Hargrove's draft history has brought mixed results: Four of Hargrove's 12 picks are still with the Mystics, one is elsewhere in the league, and the rest are either playing overseas or have left the sport. Hargrove knew there were major holes to fill for the 2008 season.

"We went after every free agent point guard out there," she said. "We felt like we had to get a veteran point guard to lead our team."

She targeted Ticha Penicheiro and Helen Darling, and when they both decided to stay with their current teams she began fashioning a trade that would move the Mystics up in the draft to acquire prime point guard prospect Candice Wiggins.

"We had a trade done that would have brought the third pick [from Minnesota] and Wiggins here," Hargrove said. "We really thought she would be someone who would fit in well here, but DeLisha refused the trade. She was a core player, had to approve the trade and wouldn't."

When draft day arrived, Milton-Jones was still unsigned and Washington had lost four of its reserve post players in the offseason. Hargrove and the organization decided the priority was finding a player that could start immediately if necessary.

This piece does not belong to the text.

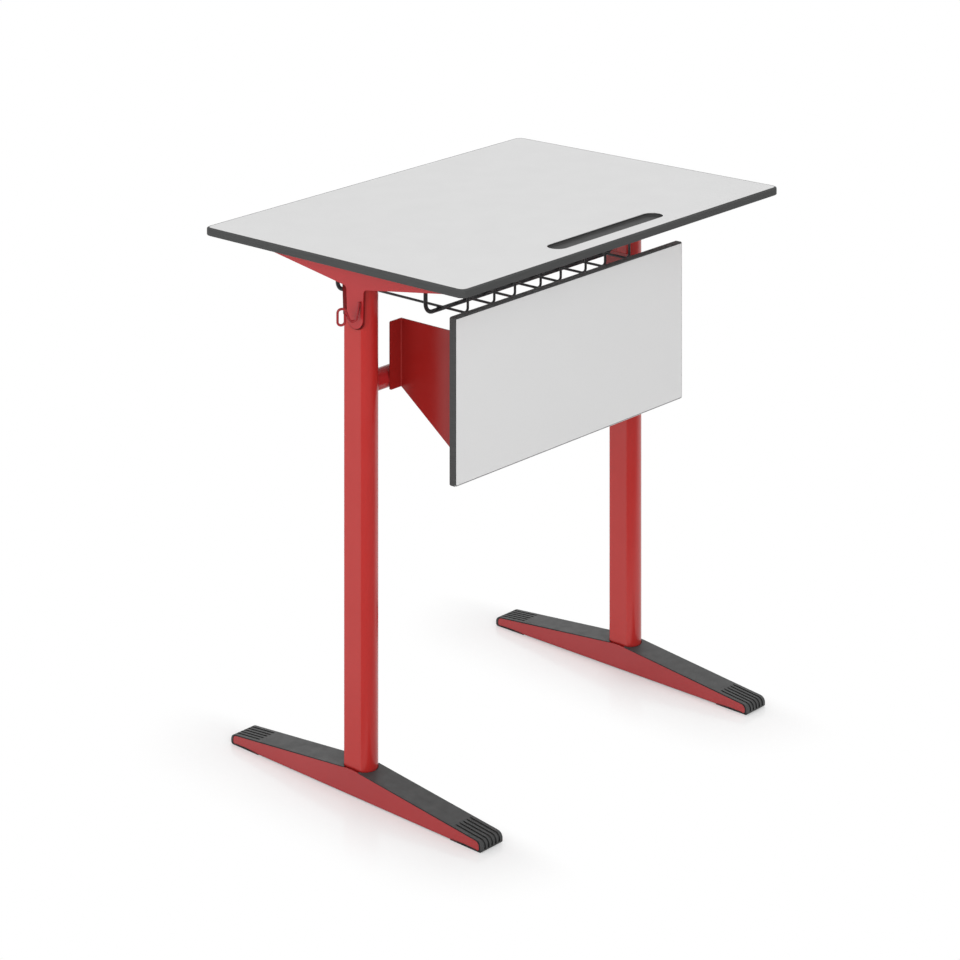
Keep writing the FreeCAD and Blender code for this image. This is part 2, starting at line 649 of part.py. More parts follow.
def build_foot_cap(name, side, end):
    """A cap over one half of a foot: sheet on a seat, plug, ribbed nose and floor pad."""
    body = new_body(name)
    tip, nose = "places.half_foot", "places.half_foot - sizes.cap_nose_thickness"
    start, under = "sizes.cap_start", "places.cap_under"
    pad_end = "places.half_foot - sizes.pad_length"
    sketch = sketch_on(body, name + "_side", "YZ_Plane")
    outline(sketch, [(along_foot(end, start), foot_top(start, "sizes.cap_rise")),
                     (along_foot(end, tip), foot_top(tip, "sizes.cap_rise"), "sizes.cap_nose_radius"),
                     (along_foot(end, tip), "0", "sizes.cap_heel_radius"),
                     (along_foot(end, pad_end), "0"),
                     (along_foot(end, pad_end), "sizes.pad_thickness"),
                     (along_foot(end, nose), "sizes.pad_thickness"),
                     (along_foot(end, nose), foot_top(nose, under), "places.cap_inner_radius"),
                     (along_foot(end, start), foot_top(start, under))])
    pad(body, name + "_shell", sketch, "sizes.foot_width - 2 * sizes.cap_inset", symmetric=True)

    sketch = sketch_on(body, name + "_seat_side", "YZ_Plane")
    outline(sketch, [(along_foot(end, start), foot_top(start, under)),
                     (along_foot(end, "places.seat_end"), foot_top("places.seat_end", under)),
                     (along_foot(end, "places.seat_end"), foot_top("places.seat_end")),
                     (along_foot(end, start), foot_top(start))])
    pad(body, name + "_seat", sketch, "sizes.foot_width - 2 * sizes.cap_seat_inset", symmetric=True)

    first, low = "places.half_saddle + sizes.fit_gap", "-sizes.cap_plug_depth"
    block, floor = nose + " - sizes.cap_block_length", "places.channel_floor + sizes.fit_gap"
    sketch = sketch_on(body, name + "_plug_side", "YZ_Plane")
    outline(sketch, [(along_foot(end, first), foot_top(first, under)),
                     (along_foot(end, nose), foot_top(nose, under), "places.cap_inner_radius"),
                     (along_foot(end, nose), floor),
                     (along_foot(end, block), floor),
                     (along_foot(end, block), foot_top(block, low)),
                     (along_foot(end, first), foot_top(first, low))])
    pad(body, name + "_plug", sketch, "places.channel_width - 2 * sizes.fit_gap", symmetric=True)

    sketch = sketch_on(body, name + "_column_section", "XY_Plane")
    oval(sketch, "(-sizes.cap_column_gap)")
    pocket(body, name + "_column_cut", sketch, "sizes.foot_peak_height + sizes.cut_over",
           backwards=True)

    first, depth, over = "places.groove_start", "sizes.groove_depth", "sizes.cut_over"
    floor = "places.groove_start + 2 * sizes.groove_depth"
    face = "places.half_foot - sizes.groove_depth"
    beyond = tip + " + sizes.cut_over"
    bottom = foot_top(floor, "sizes.cap_rise - sizes.groove_depth")
    sketch = sketch_on(body, name + "_groove_side", "YZ_Plane",
                       "-places.groove_pitch * (sizes.groove_count - 1) / 2")
    outline(sketch, [(along_foot(end, first), foot_top(first, "sizes.cap_rise")),
                     (along_foot(end, first), foot_top(first, over)),
                     (along_foot(end, beyond), foot_top(first, over)),
                     (along_foot(end, beyond), "sizes.cap_heel_radius"),
                     (along_foot(end, face), "sizes.cap_heel_radius"),
                     (along_foot(end, face), foot_top(face, "sizes.cap_rise - sizes.groove_depth"),
                      "sizes.cap_nose_radius - " + depth),
                     (along_foot(end, floor), bottom)])
    groove = pocket(body, name + "_groove", sketch, "sizes.groove_width", symmetric=True)
    one_groove = body.Shape.Volume
    pattern = body.newObject("PartDesign::LinearPattern", name + "_grooves")
    pattern.Originals = [groove]
    across = next(item for item in body.Origin.OriginFeatures if item.Role == "X_Axis")
    pattern.Direction = (across, [""])
    pattern.setExpression("Length", "places.groove_pitch * (sizes.groove_count - 1)")
    pattern.setExpression("Occurrences", "sizes.groove_count")
    body.Tip = pattern
    doc.recompute()
    if not body.Shape.Volume < one_groove:
        raise ValueError(name + " has one groove only")
    body.setExpression("Placement.Base.x", signed(side, "places.column_x"))
    return body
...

They chose Crystal Langhorne as the sixth overall pick with that intention, even though many available players, including her Maryland teammate Laura Harper, were considered better professional prospects. Hargrove eventually completed a trade that sent Milton-Jones to Los Angeles for Taj McWilliams-Franklin, but the Mystics were still without a point guard.

"I told [Sheila Johnson] at the time, 'You don't replace two all-stars, two veteran starters,' " Hargrove said. " 'You don't lose two of them in one year and get better.' "

Rollins, who took over after Adubato quit, felt he didn't have the players -- specifically a point guard -- necessary to put together a consistent, winning team.

Kenlaw, who has made her own comments about inconsistency at point guard, said that in yesterday's exit interviews several players spoke of a lack of veteran leadership as a key problem. When McWilliams-Franklin was traded to Detroit in August, it made the Mystics the second-youngest team in the league and added a new deficiency.

"We did feel a lack of that leadership," Kenlaw said yesterday. "Taj was a great leader and we definitely missed that. But it was also an opportunity for someone else to step up and I don't think we ever accomplished that."

Now the Mystics face a situation eerily similar to the one they were in a year ago. They don't have reliable leadership, a proven point guard or permanent coach, but they have five draft picks (two each in the first and second rounds and one in the third in 2009) that could help meet Johnson's demand for a plan with a "long-range view on winning."

"I don't know that our plan is complete," Hargrove said when asked about the Mystics' future. "I don't know that we put together a full, long-range plan until the season's over and we evaluate our personnel. . . . We haven't sat down and put that plan together yet but we will."